Haley Dowdie | 8 comments Reading on I realize more and more about Emma. Emma is a woman not easily sated. She has such high standards for contentment and thinks she knows the answer to her happiness, yet she foolishly does not regard the errors in herself. I feel as though Emma is a masochist- unintentionally hurting herself through her affairs, and almost in a state of denial that these affairs will bring her true happiness. Emma appears to be mentally unstable, resulting in her inability to handle uncontrollable events (such as Leon being late for their meetings). This mental instability may evoke from her insecurities with love and her relationships. A fear develops in Emma the moment her relationships get rocky. She also feels the need to please her lovers through gifts and constant reassurance, a clear sign in my opinion of her insecurities. Emma believes the love seen her stories is the true answer to happiness. She has in my opinion a false sense of happiness. What Emma has yet to realize, but eventually may realize is that affairs are temporary and will not bring her undying happiness for the rest of her days. I fear that she may be chasing her happiness like a dog chases its tail.

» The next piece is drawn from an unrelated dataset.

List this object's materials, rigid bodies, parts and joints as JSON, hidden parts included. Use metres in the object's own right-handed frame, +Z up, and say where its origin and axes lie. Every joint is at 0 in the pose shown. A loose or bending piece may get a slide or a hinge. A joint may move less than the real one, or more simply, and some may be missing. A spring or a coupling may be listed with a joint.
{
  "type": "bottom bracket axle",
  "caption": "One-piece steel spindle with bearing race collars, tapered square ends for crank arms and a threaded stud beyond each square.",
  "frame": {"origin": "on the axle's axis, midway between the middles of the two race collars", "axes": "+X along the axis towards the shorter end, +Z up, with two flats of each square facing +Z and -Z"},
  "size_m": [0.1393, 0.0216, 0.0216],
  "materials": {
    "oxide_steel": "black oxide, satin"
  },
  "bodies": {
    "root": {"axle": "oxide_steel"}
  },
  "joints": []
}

As for Charles, my frustrations have been growing with this character. Charles is completely naïve. Perhaps it is because he is overly trusting or totally unaware. I just find it odd that he does not suspect anything or even realize his wife’s discontentment with him and their life. Emma may be clever at covering her tracts thus far, yet I have a feeling her charades will only last a bit longer. The outcome may lead to her deepest fears and demise.

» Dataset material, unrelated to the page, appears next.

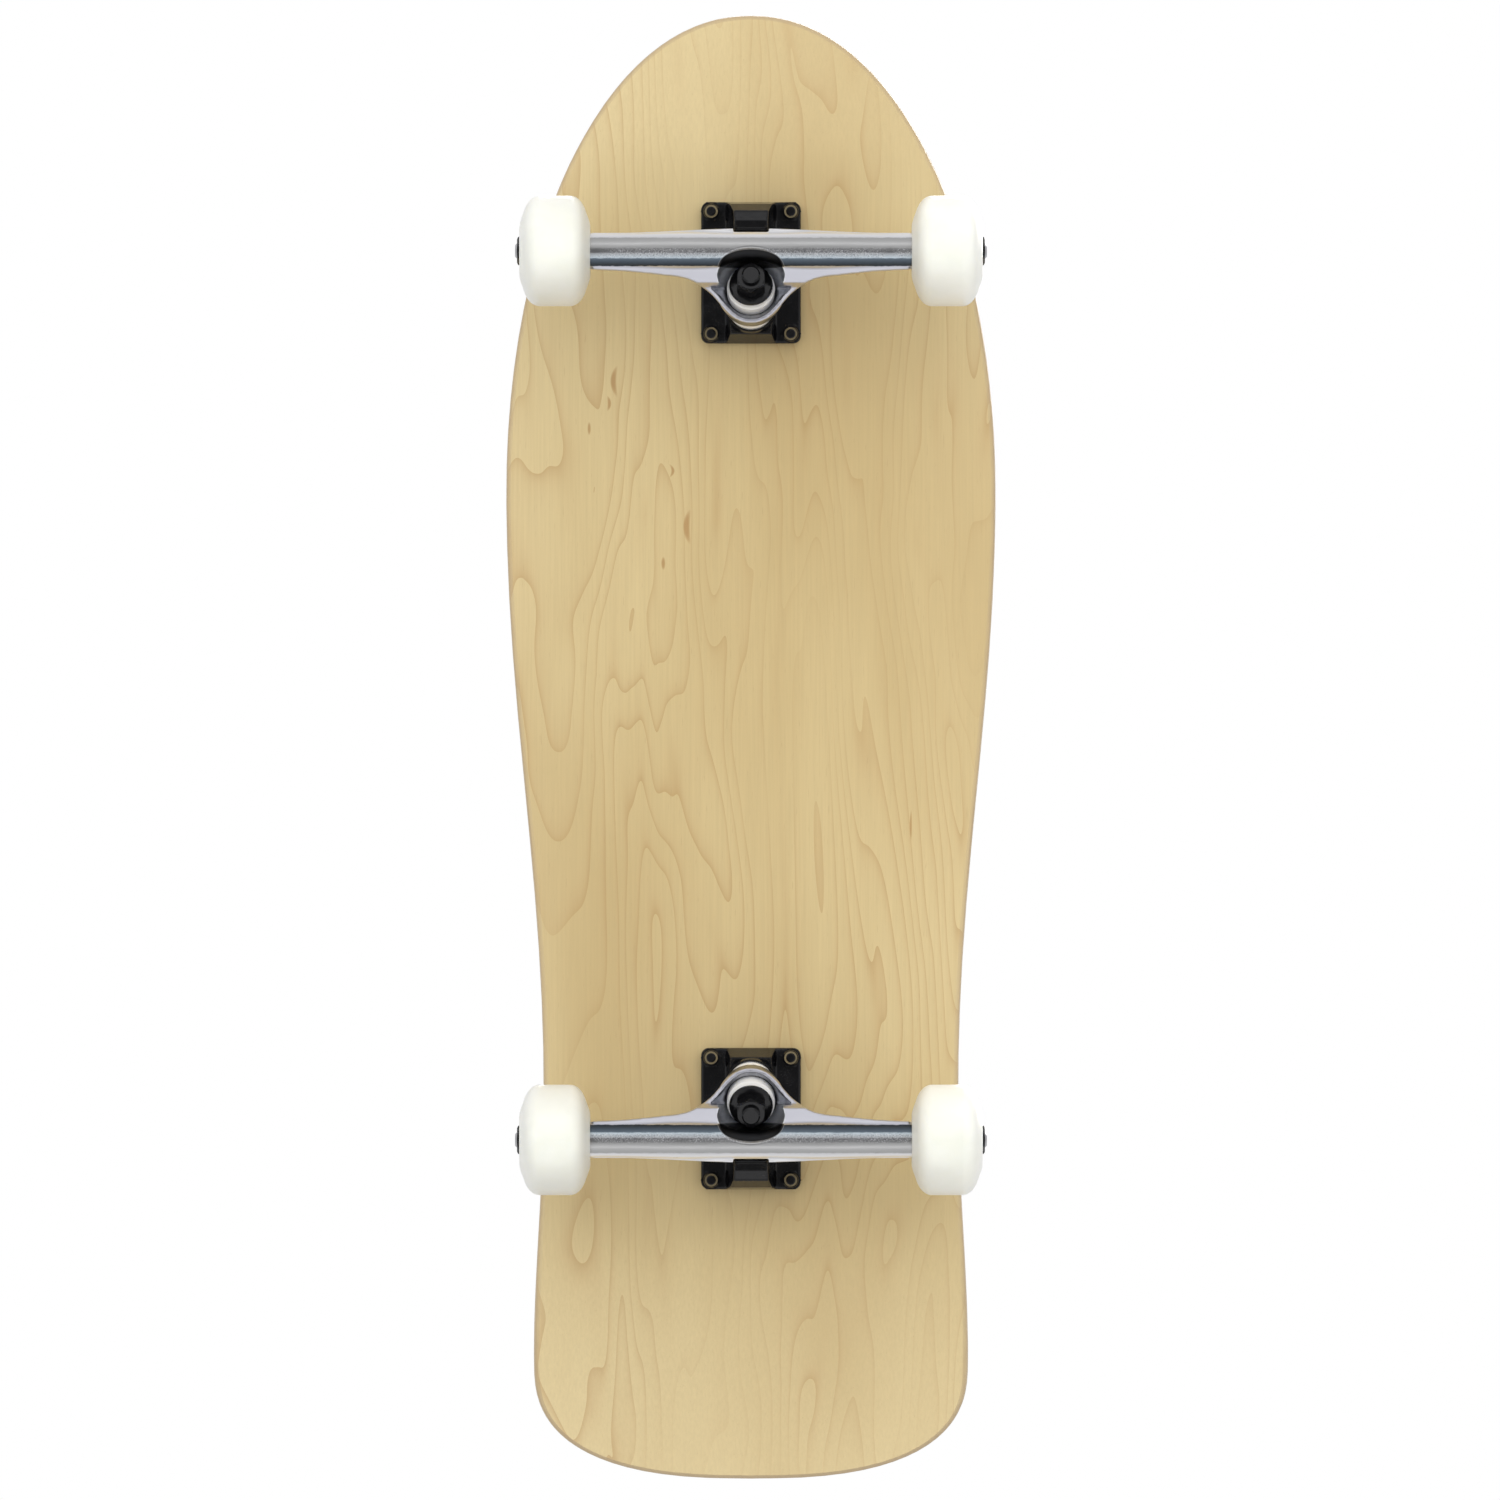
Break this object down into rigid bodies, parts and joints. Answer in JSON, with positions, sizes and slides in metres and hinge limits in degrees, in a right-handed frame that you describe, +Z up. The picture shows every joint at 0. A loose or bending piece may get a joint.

Rumana brings up an interesting point regarding the juxtaposition of Madame Bovary and the beggar. Nevertheless, I feel more so that Flaubert includes the beggar in the story almost to mirror or possibly foreshadow Madame Bovary. This beggar appears to be mentally unstable and needy .Throughout the novel, Madame Bovary demonstrates similar qualities (of course the beggars are more extreme). Madame Bovary constantly feels the need to have love in her life, and is constantly searching and requiring attention. A sense of emptiness fills within her when without the love and attention from her affairs. Emma enters into a phase of withdrawal and severe depression, mental states one might call unstable, just like that of the beggar. Perhaps the author wants the audience to recognize these similarities and in doing so, predict a crashing down fall in Emma, perhaps just as low and unraveled as the beggar in the story. Also, deep down I feel Emma recognizes these qualities within herself. Emma may also simply just fear her life becoming this way. She fears becoming lost, homeless, ragged like this beggar, which may occur as she continuously digs herself in a bigger hole by borrowing money and behaving recklessly, dishonestly, and cruelly to her husband and family through her affairs. Like the beggar Madame Bovary is slowly making her way to rock bottom. I do however agree with Rumana in regards to the beggars song and Emma’s dignity and self respect.